The desk officer buzzed him through the next door. ‘Morning, sir, they’ll be expecting you.’ Just the slightest hint of doubt in his baritone. ‘Will you find your own way …?’
He nodded and the desk officer gratefully returned to what he’d been doing, far too busy to nursemaid freshly minted detective inspectors.
McLusky remembered his way to CID from his interview though he hadn’t met many of his new colleagues at the time since most had been off sick with some sort of virus.
Inside, too, the station was undeniably sixties or seventies. Recently refurbished, the super had said. He’d just have to take his word for it. The place was busy, the stairs echoing like a tunnel with footsteps and voices. Eight forty: he was early, his meeting with Superintendent Denkhaus was not until nine. Straight into the CID room and he instantly felt at home. CID rooms were CID rooms: desks, waste baskets, computer screens, phones — several with detectives attached to them — maps of the force area and city centre on the walls, whiteboard, noticeboard, fax machine, photocopier and kettle. The windows were firmly closed against the noise of the traffic below. The place smelled of printer ink, cheap aftershave and deodorant overwhelmed by sweat.
One man looked up, frowned, then tried for a smile and got up. ‘Inspector McLusky, sir? I’m DS Austin.’ He stretched out a broad and darkly hairy hand. McLusky shook it. The whole man was darkly hairy and broad, probably worked out.

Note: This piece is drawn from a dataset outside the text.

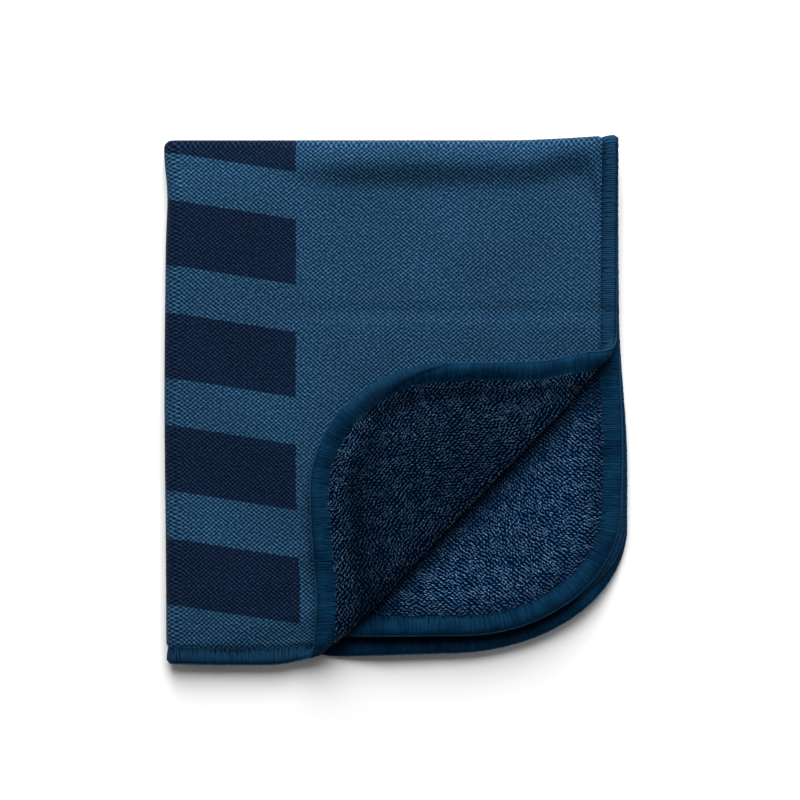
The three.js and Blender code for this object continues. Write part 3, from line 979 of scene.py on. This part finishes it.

Intelligent, open eyes, blinking fast. The soft Scottish accent sounded like Edinburgh to him, but he was no expert. ‘Welcome to Albany. Ehm, your office, sir, is just along here.’
His office. He’d never had his own office. He’d not been a DI long enough for them to even find one for him in Southampton before the bastards rammed him off the road. Then came back and ran him over as he staggered from his car.
Austin led the way back into the corridor and to a door right at the end. ‘You’re taking over from DI Pearce, it’s his old office.’
McLusky had read about Pearce, a bent copper, currently on the run with a goodly amount of drug money, probably in Spain. Enjoy it while you can. Spain was no longer a safe hiding place.
He walked straight in. It was about the size of the box room in his new flat — space for second midget here — and smelled aggressively of cleaning products. It contained a dented filing cabinet, two chairs, an empty bookshelf, a metal dustbin and a small battered desk. The window faced out the back overlooking graffiti-covered walls, chaotic pigeon-shit rooftops and the shadowy backs of houses. In the middle distance, between tall buildings, he glimpsed a sliver of the harbour. Apart from in- and out-trays, monitor, keyboard and phone he’d been furnished with a set of car keys sitting on a form for him to sign and an envelope lying across the keyboard which he knew would contain the gaff he needed to log on to the computer.